Marcia Mae Jones was one of Hollywood's most prolific child actors of the Thirties, and she gave several memorable performances of the era, though she was not a major star comparable to Shirley Temple or Jane Withers. She supported Temple in both Heidi and The Little Princess, giving a warmth in the former to a role that could have been cloying. She will perhaps best be remembered for her part in William Wyler's splendid These Three (1937) in which, as a child who is terrorised into telling a terrible lie, she gave one of the most convincing screen displays of pre-pubescent hysteria.

The youngest of four children, Marcia Mae Jones was born in Los Angeles in 1924, and made her screen début at the age of six months, playing Dolores Costello as a baby in Mannequin (released in 1926). Her mother, Freda, an actress, was determined that all her children should be in pictures. "She was definitely a motion-picture mother," said Marcia. Freda was about to take Marcia's three siblings to the studio one day when her babysitter failed to arrive, so she took Marcia to the set in her pram. The director James Cruze allegedly walked past, saw Marcia, and immediately said, "That's the baby!" Many unbilled film parts as a toddler followed, including the early musical King of Jazz (1930).

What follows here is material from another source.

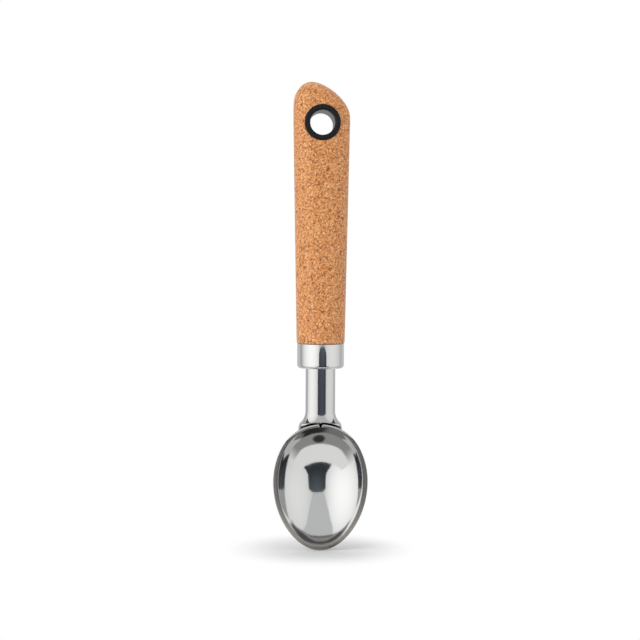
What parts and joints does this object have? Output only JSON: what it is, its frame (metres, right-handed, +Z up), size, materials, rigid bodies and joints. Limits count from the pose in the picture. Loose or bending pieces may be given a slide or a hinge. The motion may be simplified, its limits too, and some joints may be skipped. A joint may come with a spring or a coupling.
{
  "type": "ice cream spoon",
  "caption": "Ice cream spoon with an egg-shaped steel bowl, a hollow flared steel neck, a steel ferrule and a cork grip with a slanted top and a hanging eyelet.",
  "frame": {"origin": "centre of the hanging eyelet's bore, midway between its two flanges, on the grip's axis", "axes": "+Z up along the grip, with the bowl at the bottom; -Y is the open side of the bowl, which faces the viewer; +X is the viewer's right, the low side of the slanted top"},
  "size_m": [0.0428, 0.0216, 0.21],
  "materials": {
    "bowl_steel": "stainless steel, polished inside the bowl, ground flat on the rim",
    "polished_steel": "stainless steel, buffed bright",
    "plain_steel": "plain turned steel, hidden",
    "cork": "fine cork granules pressed with a binder, sanded",
    "black_plastic": "moulded black plastic with a soft shine"
  },
  "bodies": {
    "root": {"bowl": "bowl_steel", "neck": "polished_steel", "anchor": "plain_steel", "tang": "plain_steel", "ferrule": "polished_steel", "grip": "cork", "eyelet_front": "black_plastic", "eyelet_back": "black_plastic"}
  },
  "joints": []
}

In 1931 she received billing for the first time, playing Jackie Cooper's playmate in King Vidor's The Champ, and she was a sick child whom gangsters are trying to murder in Night Nurse (1931). In Bombshell (1933), she was a flower girl at the wedding of Jean Harlow and Franchot Tone. "I've never forgotten Jean Harlow," Jones said. "She was all in white furs, her hair was white, and I was supposed to be throwing flowers, but she was so beautiful that all I could do was stare at her, and they were getting mad at me."

In The Garden of Allah (1936), she was a convent girl who observes the romance between a monk, Charles Boyer, and an adventuress, Marlene Dietrich. Later the same year she was given the role that was to make her name familiar. These Three was adapted by Lillian Hellman from her play The Children's Hour, a big hit on Broadway (it was still running when the film was released), but its story of a false accusation of lesbianism between two teachers had to be altered because of the era's strict censorship.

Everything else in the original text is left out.